Thankfully, in these opening passages of Parashat VaYishlach, our ancestors do not restrict themselves within this “man box.” This is especially impressive with regard to Esav, as mentioned earlier; elsewhere the Torah in fact describes him as “a hunter and man of the field (25:27) / אִישׁ יֹדֵעַ צַיִד אִישׁ שָׂדֶה.” Later, his father prophecies that he will “live by the sword (27:40) / וְעַל חַרְבְּךָ תִחְיֶה.” Yet here he is, overcoming that prophecy and his youthful physicality and anger to show affection towards his brother.
A good sign for things to come with regard to masculine identity in this week’s reading? Not so fast.
Far more violent and troubling is the story of Dinah’s rape and the revenge of Shimon and Levi. When Shechem sees Dinah, “he takes her, sleeps with her and violates her / וַיִּקַּח אֹתָהּ וַיִּשְׁכַּב אֹתָהּ וַיְעַנֶּהָ.” Dinah is then commodified in the subsequent conversation between Yaakov and Shechem’s father, and she becomes part of a larger transaction between the peoples. When Yaakov’s children find out, though, their reaction is different: “they grieved and became very angry (34:7) / וַיִּתְעַצְּבוּ הָאֲנָשִׁים וַיִּחַר לָהֶם מְאֹד.”
But which emotion do they act upon?
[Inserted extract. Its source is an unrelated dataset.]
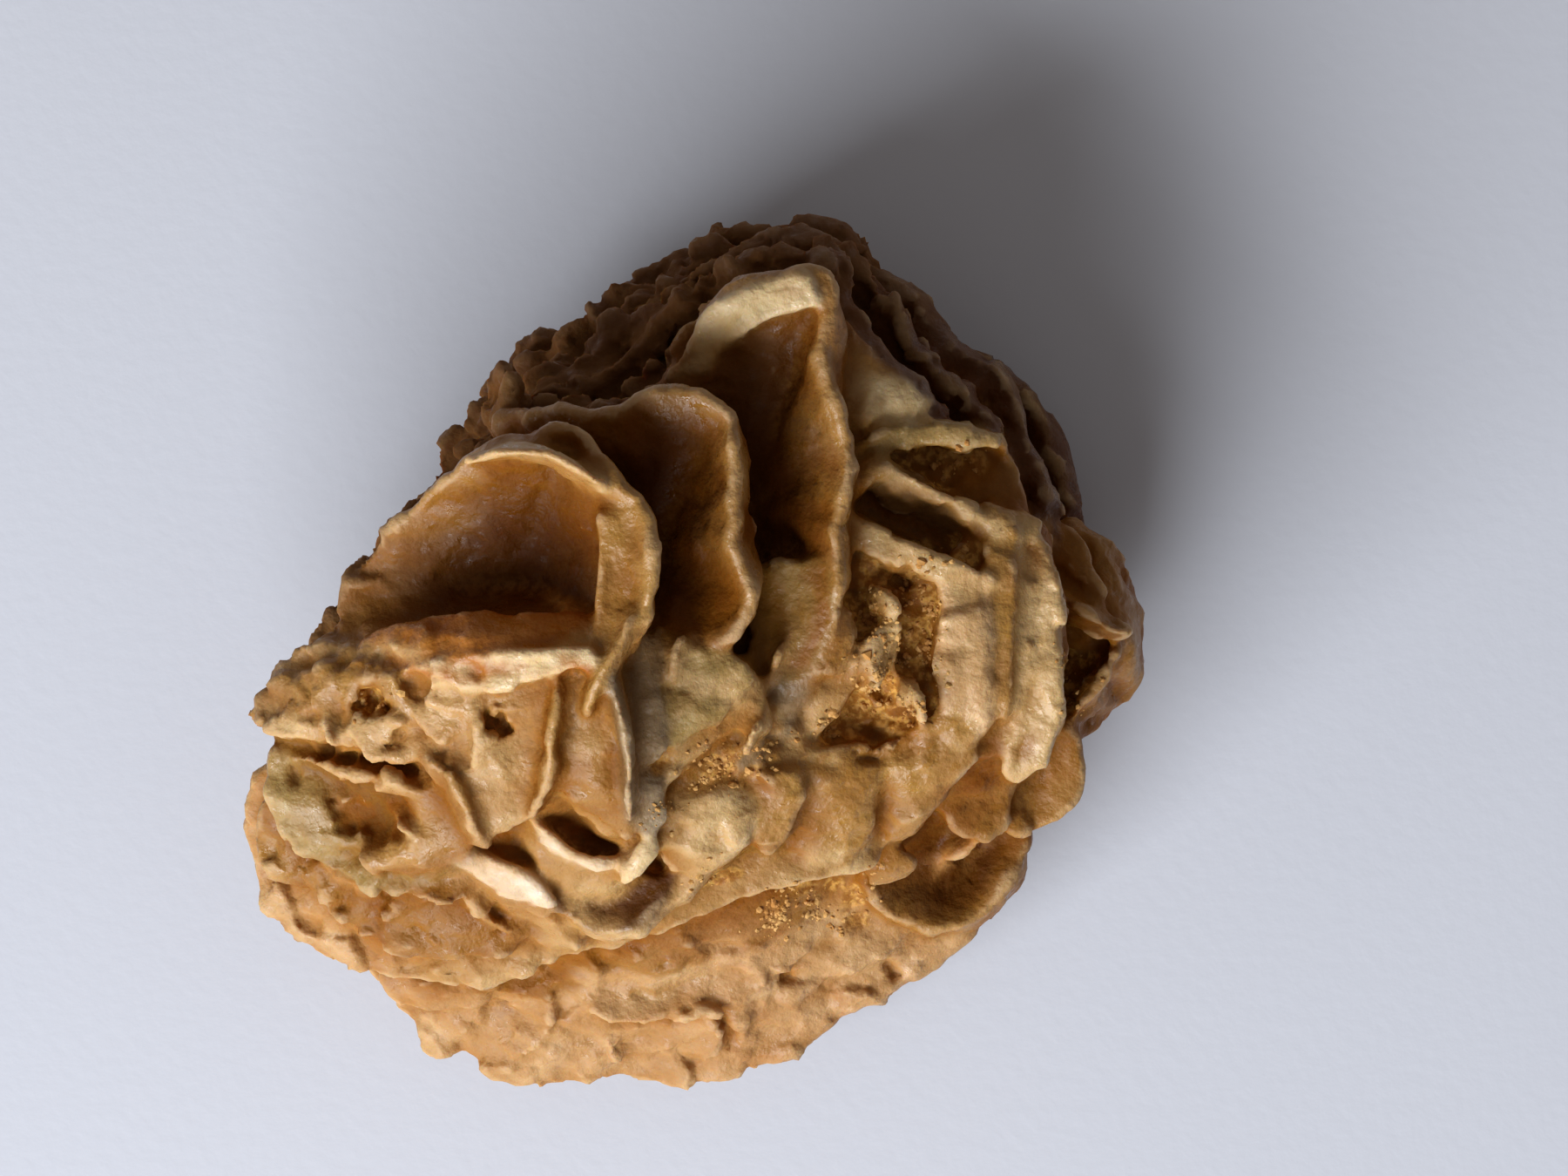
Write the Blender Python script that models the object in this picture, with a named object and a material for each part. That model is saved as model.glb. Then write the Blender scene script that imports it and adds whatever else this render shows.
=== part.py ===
"""Sand rose: a cluster of intergrown gypsum blades on a low disc, one solid.

Frame: metres, +Z up, the flat resting face at z = 0, the origin under the middle of the
bounding box, +X along the longest side. The tables below are in millimetres.

Each blade is a cupped sheet between a rim, a closed smooth curve through a few points, and a
hub, the point the sheet curves down (or up) to. Ribs are spindles along a path, slabs are
straight-edged crystal faces, and flank crystals are lens-shaped discs. They overlap, as the
crystals of a rose grow through each other, and a voxel remesh joins them into one skin.
"""
from math import cos, pi, radians, sin

import bmesh
import bpy
import numpy as np

MM = 0.001
NODE = "sand_rose"

# Driving dimensions, millimetres
VOXEL = 0.8               # cell of the remesh that joins the blades
TRIANGLES = 11000         # of the finished skin
RIM_POINTS = 72           # around a blade
RIM_RINGS = 9             # from a blade's hub to its rim
RIB_STEPS = 22            # along a rib
RIB_SIDES = 12            # around a rib
WEDGE = 2.6               # how late a blade thins towards its lip
SLAB_STEPS = 3            # points along each side of a slab
LENS_SIDES = 30           # around a flank crystal
LENS_EDGE = 0.30          # a flank crystal's edge over its middle thickness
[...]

The anger, by killing every male of the city and taking vengeance on everyone. (34:25-29) Which leads me to mention another element Tony Porter’s “man box”: that masculinity means aggression and dominance – the demonstration of power and control – especially over women. This is the conduct of Shechem, and then to some degree of Yaakov when negotiating about Dinah. And while it true that Shimon and Levi rush to Dinah’s defense, the Torah actually uses the same verb to describe them saving her as it did to describe Shechem attacking her: “they took Dinah from Shechem’s house and left (34:26) / וַיִּקְחוּ אֶת דִּינָה מִבֵּית שְׁכֶם וַיֵּצֵאוּ.”
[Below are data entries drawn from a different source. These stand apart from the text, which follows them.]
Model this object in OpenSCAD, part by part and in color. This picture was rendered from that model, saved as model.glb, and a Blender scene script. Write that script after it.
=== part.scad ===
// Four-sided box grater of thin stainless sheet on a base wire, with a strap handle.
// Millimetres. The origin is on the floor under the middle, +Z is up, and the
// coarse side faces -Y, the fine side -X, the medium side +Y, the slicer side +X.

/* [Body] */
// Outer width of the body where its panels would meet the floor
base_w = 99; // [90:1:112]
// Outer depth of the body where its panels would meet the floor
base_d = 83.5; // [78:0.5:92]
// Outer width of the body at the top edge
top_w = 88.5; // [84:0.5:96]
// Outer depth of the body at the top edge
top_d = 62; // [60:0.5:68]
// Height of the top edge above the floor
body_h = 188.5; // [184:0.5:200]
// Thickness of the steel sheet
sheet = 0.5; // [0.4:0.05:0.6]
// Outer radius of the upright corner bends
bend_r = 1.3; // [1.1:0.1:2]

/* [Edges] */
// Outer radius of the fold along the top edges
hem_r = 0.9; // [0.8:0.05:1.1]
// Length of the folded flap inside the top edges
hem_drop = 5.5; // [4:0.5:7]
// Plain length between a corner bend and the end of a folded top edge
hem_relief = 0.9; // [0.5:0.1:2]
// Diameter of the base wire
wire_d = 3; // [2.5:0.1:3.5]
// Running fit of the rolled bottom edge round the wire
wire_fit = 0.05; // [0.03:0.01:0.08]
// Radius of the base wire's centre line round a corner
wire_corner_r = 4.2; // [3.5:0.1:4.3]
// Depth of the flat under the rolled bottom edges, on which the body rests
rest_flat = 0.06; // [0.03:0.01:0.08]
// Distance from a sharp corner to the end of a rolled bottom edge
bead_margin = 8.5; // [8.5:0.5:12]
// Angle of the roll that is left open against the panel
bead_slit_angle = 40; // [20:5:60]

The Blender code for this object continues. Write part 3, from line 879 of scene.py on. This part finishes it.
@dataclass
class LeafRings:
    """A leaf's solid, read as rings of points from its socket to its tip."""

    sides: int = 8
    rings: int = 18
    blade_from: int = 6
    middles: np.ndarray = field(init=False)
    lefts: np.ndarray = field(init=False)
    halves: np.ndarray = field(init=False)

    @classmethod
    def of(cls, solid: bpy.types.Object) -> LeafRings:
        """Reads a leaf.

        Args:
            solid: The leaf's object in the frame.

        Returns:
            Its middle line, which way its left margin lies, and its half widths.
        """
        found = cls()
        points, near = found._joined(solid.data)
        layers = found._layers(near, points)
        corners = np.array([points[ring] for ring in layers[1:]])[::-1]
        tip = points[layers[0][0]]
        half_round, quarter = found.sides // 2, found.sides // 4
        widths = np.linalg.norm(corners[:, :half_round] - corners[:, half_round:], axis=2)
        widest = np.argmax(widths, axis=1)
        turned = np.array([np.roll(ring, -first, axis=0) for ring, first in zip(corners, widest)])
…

Is Yaakov’s response somehow a corrective to their conduct? Not at first. His initial reaction is about protecting himself and the entire family (also understandable), not the violence against Dinah or the violence perpetrated by Shimon and Levi. (34:30) On Yaakov’s deathbed, though, his condemnation is clear. Speaking of Shimon and Levi he says: “Cursed be their wrath for it is mighty, and their anger because it is harsh (49:7) / אָרוּר אַפָּם כִּי עָז וְעֶבְרָתָם כִּי קָשָׁתָה.” And what consequence does he describe? He, their father, does not want to be counted among them: “Let my soul not be included in their counsel; my honor, not be joined in their assembly (49:6) / בְּסֹדָם אַל תָּבֹא נַפְשִׁי בִּקְהָלָם אַל תֵּחַד כְּבֹדִי.” Thus does Yaakov distance and disassociate himself from their violent anger, their aggression and need to dominate, their “man box.”
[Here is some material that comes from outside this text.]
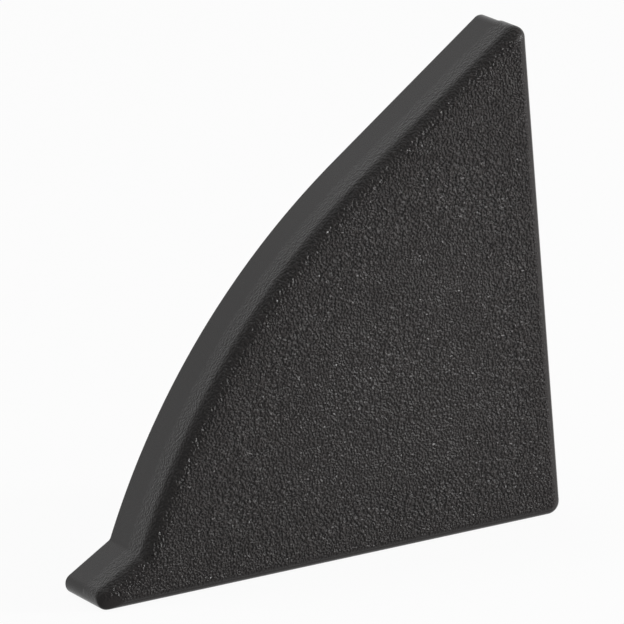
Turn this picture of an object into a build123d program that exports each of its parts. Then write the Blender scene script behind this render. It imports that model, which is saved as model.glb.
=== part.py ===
"""Left-hand end cap for a 30 x 30 mm worktop sealing strip, moulded in one piece.

The cap closes the cut end of the three-sided strip that seals the corner between
a worktop and the wall behind it. Its outer face is grained and gently crowned, a
smooth rim meets the end of the strip, and two tongues push into the hollow of
the strip.

Frame: the strip runs along +Y from the plane y = 0, the wall is the plane x = 0
and the worktop is the plane z = 0. The cap lies at x < 0 and z > 0, and its
outer face looks along -Y. All lengths are in millimetres, all angles in degrees.
"""

from build123d import *
from math import cos, radians, sin, sqrt, tan
import os

# Section of the strip, which the cap repeats
cap_height = 30.0          # top of the slope on the wall, before its corner is rounded
cap_reach = 30.0           # from the wall to the tip of the lip
slope_lean = 55.0          # straight upper slope, from the wall
straight_run = 13.2        # length of that slope, down to where the arc starts
crease_height = 2.75       # the arc stops here, in the fold with the top of the lip
lip_reach = 3.0            # from that fold to the tip
lip_slope = 30.0           # top of the lip, from the worktop

# Depth, from the end of the strip to the outer face
cap_depth = 4.9
rim_depth = 2.4            # smooth rim that meets the strip
seam_step = 0.06           # the grained front stands this much proud of the rim
crown_height = 0.22        # rise of the outer face in its middle

# Edges and corners
show_edge_radius = 0.98    # from the slope round to the outer face
seat_edge_radius = 0.58    # round the flats that lie on the wall and the worktop
heel_radius = 0.8          # corner between those two flats
fold_radius = 0.35         # between the arc and the top of the lip

# Hollow behind the outer face
side_wall = 1.2
face_wall = 1.3
hollow_corner_radius = 0.5

# Tongues that push into the strip
tongue_reach = 7.0         # beyond the rim
tongue_thickness = 1.4
strip_wall_room = 1.0      # between a tongue and the side of the hollow, for the strip
tongue_lead_in = 0.4       # chamfer round the end
wall_tongue_start = 6.5    # height above the worktop
wall_tongue_width = 10.0
foot_tongue_start = 6.5    # distance from the wall
foot_tongue_width = 13.0

# Webs that tie each tongue to the side of the hollow
web_thickness = 0.9
web_inset = 1.2            # from the side of the tongue
web_drop = 0.6             # short of the rim

# Crush ribs on the outer side of each tongue
crush_rib_radius = 0.5
crush_rib_height = 0.3     # above the tongue
crush_rib_inset = 2.4      # from the side of the tongue
crush_rib_start = 0.8      # beyond the rim
crush_rib_length = 4.4

TOUCH = 0.001              # how near counts as lying on a plane

hollow_depth = cap_depth - face_wall
tongue_offset = side_wall + strip_wall_room
lean = radians(slope_lean)
lip = radians(lip_slope)
down_slope = Vector(-sin(lean), -cos(lean))
off_slope = Vector(-cos(lean), sin(lean))
along_lip = Vector(cos(lip), sin(lip))
off_lip = Vector(-sin(lip), cos(lip))
slope_end = Vector(0, cap_height) + down_slope * straight_run
fold = Vector(lip_reach - cap_reach, crease_height)

# The convex arc leaves the slope along its line and runs through the fold
arc_chord = fold - slope_end
arc_radius = -arc_chord.dot(arc_chord) / (2 * arc_chord.dot(off_slope))
arc_centre = slope_end - off_slope * arc_radius


def arc_at_height(height, inset):
    """Point of the arc at a height above the worktop, with the arc moved in by inset."""
    rise = height - arc_centre.Y
    return Vector(arc_centre.X - sqrt((arc_radius - inset) ** 2 - rise**2), height)


def fold_point(inset):
    """Where the arc meets the top of the lip, with both moved in by inset."""
    on_lip = fold - off_lip * inset
    outward = on_lip - arc_centre
    forward = outward.dot(along_lip)
    excess = outward.dot(outward) - (arc_radius - inset) ** 2
    return on_lip - along_lip * (forward + sqrt(forward**2 - excess))


def nose_point(inset):
    """Upper corner of the tip of the lip."""
    start = fold_point(inset)
    tip = inset - cap_reach
    return Vector(tip, start.Y - (start.X - tip) * tan(lip))


def slope_line(inset, from_wall=0):
    """Straight slope, moved in by inset, from a distance off the wall to the arc."""
    top = Vector(-from_wall, cap_height - (inset + from_wall * cos(lean)) / sin(lean))
    return Line(top, slope_end - off_slope * inset)


# The blunt tip of the lip limits the edges that run round it
tip_height = nose_point(0).Y
seat_limit = tip_height / (1 + tan(radians(45) - lip / 2))
show_radius = min(show_edge_radius, 0.97 * tip_height)
seat_radius = min(seat_edge_radius, 0.92 * seat_limit)
corner_radius = max(heel_radius, seat_radius)


def cap_section(inset):
    """Section of the cap with its show side moved in by inset; top and nose stay sharp."""
    slope = slope_line(inset)
    inner_corner = fold_point(inset)
    nose = nose_point(inset)
    toe = Vector(nose.X, 0)
    arc = TangentArc(slope @ 1, inner_corner, tangent=down_slope)
    outline = Polyline(inner_corner, nose, toe, (0, 0), slope @ 0)
    section = make_face([slope, arc, outline])
    rounded = ((inner_corner, fold_radius), (toe, seat_radius), ((0, 0), corner_radius))
    for corner, radius in rounded:
        section = fillet(section.vertices().sort_by_distance(corner)[0], radius)
    return section


def rim():
    """Smooth rim, set in from the grained front on its show side."""
    section = cap_section(seam_step)
    for corner in (slope_line(seam_step) @ 0, nose_point(seam_step)):
        section = fillet(section.vertices().sort_by_distance(corner)[0], seat_radius)
    return extrude(Plane.XZ * section, rim_depth)


def on_seat(point):
    """True on the wall, on the worktop and on the blunt tip of the lip."""
    return point.X > -TOUCH or point.Z < TOUCH or point.X < TOUCH - cap_reach


def grained_front():
    """Front part, with the show edge and then the edges of the flats rounded."""
    block = extrude(Plane.XZ * cap_section(0), cap_depth)
    outer_edges = block.faces().sort_by(Axis.Y)[0].edges()
    show_edges = [e for e in outer_edges if not (on_seat(e @ 0) and on_seat(e @ 1))]
    block = fillet(show_edges, show_radius)
    flats = [f for f in block.faces() if all(on_seat(v) for v in f.vertices())]
    borders = [e for f in flats for e in f.edges()]
    seat_edges = [e for e in borders if borders.count(e) == 1 and (e @ 0.5).Y < -TOUCH]
    block = fillet(seat_edges, seat_radius)
    return split(block, Plane.XZ.offset(rim_depth), keep=Keep.TOP)


def hollow():
    """Hollow behind the outer face, which stops short of the lip."""
    inset = seam_step + side_wall
    slope = slope_line(inset, from_wall=side_wall)
    foot = arc_at_height(side_wall, inset)
    arc = TangentArc(slope @ 1, foot, tangent=down_slope)
    section = make_face([slope, arc, Polyline(foot, (-side_wall, side_wall), slope @ 0)])
    corners = section.vertices().sort_by_distance(slope @ 1)[1:]
    return extrude(Plane.XZ * fillet(corners, hollow_corner_radius), hollow_depth)


def crush_rib():
    """Half-sunk round rib along +Y, with a ball end that leads it into the strip."""
    middle = crush_rib_start + crush_rib_length / 2
    end = crush_rib_start + crush_rib_length
    rod = Pos(0, middle, 0) * Rot(90, 0, 0) * Cylinder(crush_rib_radius, crush_rib_length)
    ball = Pos(0, end, 0) * Sphere(crush_rib_radius)
    return Pos(0, 0, crush_rib_radius - crush_rib_height) * (rod + ball)


def tongue(width):
    """Tongue over the stretch of X from 0 to width, with its outer side on z = 0."""
    root = hollow_depth + face_wall / 2
    blade = Pos(width / 2, (tongue_reach - root) / 2, tongue_thickness / 2) * Box(
        width, root + tongue_reach, tongue_thickness
    )
    blade = chamfer(blade.faces().sort_by(Axis.Y)[-1].edges(), tongue_lead_in)
    web_height = strip_wall_room + side_wall / 2 + tongue_thickness / 2
    web_length = root - web_drop
    web = Pos(0, -web_drop - web_length / 2, tongue_thickness / 2 - web_height / 2) * Box(
        web_thickness, web_length, web_height
    )
    web_place = web_inset + web_thickness / 2
    webs = [Pos(x, 0, 0) * web for x in (web_place, width - web_place)]
    ribs = [Pos(x, 0, 0) * crush_rib() for x in (crush_rib_inset, width - crush_rib_inset)]
    return blade + webs + ribs


def crowned(body):
    """The body with its flat outer face replaced by one that rises in the middle."""
    outer_face = body.faces().sort_by(Axis.Y)[0]
    top_of_crown = outer_face.center() - Vector(0, crown_height, 0)
    crown = Face.make_surface(outer_face.outer_wire(), [top_of_crown])
    return Solid(Shell([f for f in body.faces() if f != outer_face] + [crown]))


def end_cap():
    """The whole moulding."""
    foot_tongue = Pos(-foot_tongue_start - foot_tongue_width, 0, tongue_offset) * tongue(
        foot_tongue_width
    )
    wall_tongue = Pos(-tongue_offset, 0, wall_tongue_start) * Rot(0, -90, 0) * tongue(
        wall_tongue_width
    )
    shell = grained_front() + rim() - hollow()
    return crowned(shell + foot_tongue + wall_tongue)


cap = end_cap()
cap.label = "end_cap"
os.makedirs("parts", exist_ok=True)
export_step(cap, "parts/end_cap.step")
print(f"end_cap: {cap.volume:.1f} mm3, valid {cap.is_valid}, {cap.bounding_box()}")
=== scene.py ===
# %% [markdown]
# # A grained end cap for a worktop strip
# The part closes the cut end of the three-sided strip that seals a worktop to the wall. It is one
# moulding of black plastic: a grained and gently crowned face, a smooth rim behind it, and two
# tongues that push into the strip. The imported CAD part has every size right, so this lesson only
# gives it the skin of the real moulding, and then sets it in plain studio light.

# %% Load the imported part
from math import acos, atan2, ceil, cos, pi, radians, sin, sqrt, tan

import bmesh
import bpy
import numpy as np
from mathutils import Matrix, Vector
from mathutils.geometry import delaunay_2d_cdt


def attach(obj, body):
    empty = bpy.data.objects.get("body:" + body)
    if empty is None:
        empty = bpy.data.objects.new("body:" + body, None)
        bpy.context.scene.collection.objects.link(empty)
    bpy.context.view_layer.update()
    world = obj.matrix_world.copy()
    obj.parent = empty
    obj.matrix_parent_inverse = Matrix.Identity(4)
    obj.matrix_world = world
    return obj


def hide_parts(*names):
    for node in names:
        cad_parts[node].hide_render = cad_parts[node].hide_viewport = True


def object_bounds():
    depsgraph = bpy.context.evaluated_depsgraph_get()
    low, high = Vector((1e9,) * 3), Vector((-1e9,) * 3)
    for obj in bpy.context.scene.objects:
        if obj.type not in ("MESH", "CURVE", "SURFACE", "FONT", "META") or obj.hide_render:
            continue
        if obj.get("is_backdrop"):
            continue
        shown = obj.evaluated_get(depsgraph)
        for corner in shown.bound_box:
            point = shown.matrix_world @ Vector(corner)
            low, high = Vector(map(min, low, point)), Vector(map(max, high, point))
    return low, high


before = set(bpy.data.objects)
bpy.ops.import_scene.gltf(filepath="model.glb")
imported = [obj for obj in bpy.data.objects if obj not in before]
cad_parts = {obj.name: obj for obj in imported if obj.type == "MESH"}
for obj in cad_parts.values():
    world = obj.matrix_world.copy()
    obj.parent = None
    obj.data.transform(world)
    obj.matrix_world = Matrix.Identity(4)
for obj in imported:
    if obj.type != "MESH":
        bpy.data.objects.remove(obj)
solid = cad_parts["end_cap"]
cad_low, cad_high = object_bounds()
MM = 0.001
print("packed part:", [round(side / MM, 2) for side in cad_high - cad_low], "mm")

# %% [markdown]
# ## The outline
# The cap repeats the section of its strip: a straight slope that runs on into a long arc, a sharp
# fold, a short lip with a blunt tip, and two flats that lie on the worktop and the wall. It could be
# traced with a curve object, but a few sizes and a tangent arc say it exactly. Two insets are kept
# apart, because the show side and the flats have edges of different radius.

# %% Sizes of the moulding, in millimetres and degrees
reach = -cad_low.x / MM
slope_top = 30.0
slope_lean = radians(55)
straight_run = 13.2
crease_height = 2.75
lip_reach = 3.0
lip_slope = radians(30)
rim_depth = 2.4
seam_step = 0.06
face_depth = 4.9
show_edge = 0.98
seat_edge = 0.58
heel_round = 0.8
fold_round = 0.35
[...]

Yaakov then goes one step further, when he prescribes that they be disenfranchised among the people: “I will disperse them throughout Jacob, and scatter them throughout Israel (49:7) / אֲחַלְּקֵם בְּיַעֲקֹב וַאֲפִיצֵם בְּיִשְׂרָאֵל.” This does not, however, mean they are excluded from the people altogether. As Rabbi David Stav notes, towards the end of this week’s reading we learn that Reuven disrespected Yaakov. Nevertheless, the Torah makes it a point to mention immediately thereafter that “Yaakov had twelve sons (35:22) / וַיִּהְיוּ בְנֵי יַעֲקֹב שְׁנֵים עָשָׂר.” Why? Because no matter what the misdeeds, the missteps and mistakes, they were still his children and therefore included. Inclusion without education, though, is not enough. Thus in addition to Yaakov’s final words to Shimon and Levi, he also warns Reuven that he “shall not dominate (49:4) / אַל תּוֹתַר.” This is the crucial lesson that must be learned; in their times and in ours, the allure of “the man box” is a social force that must be reckoned with.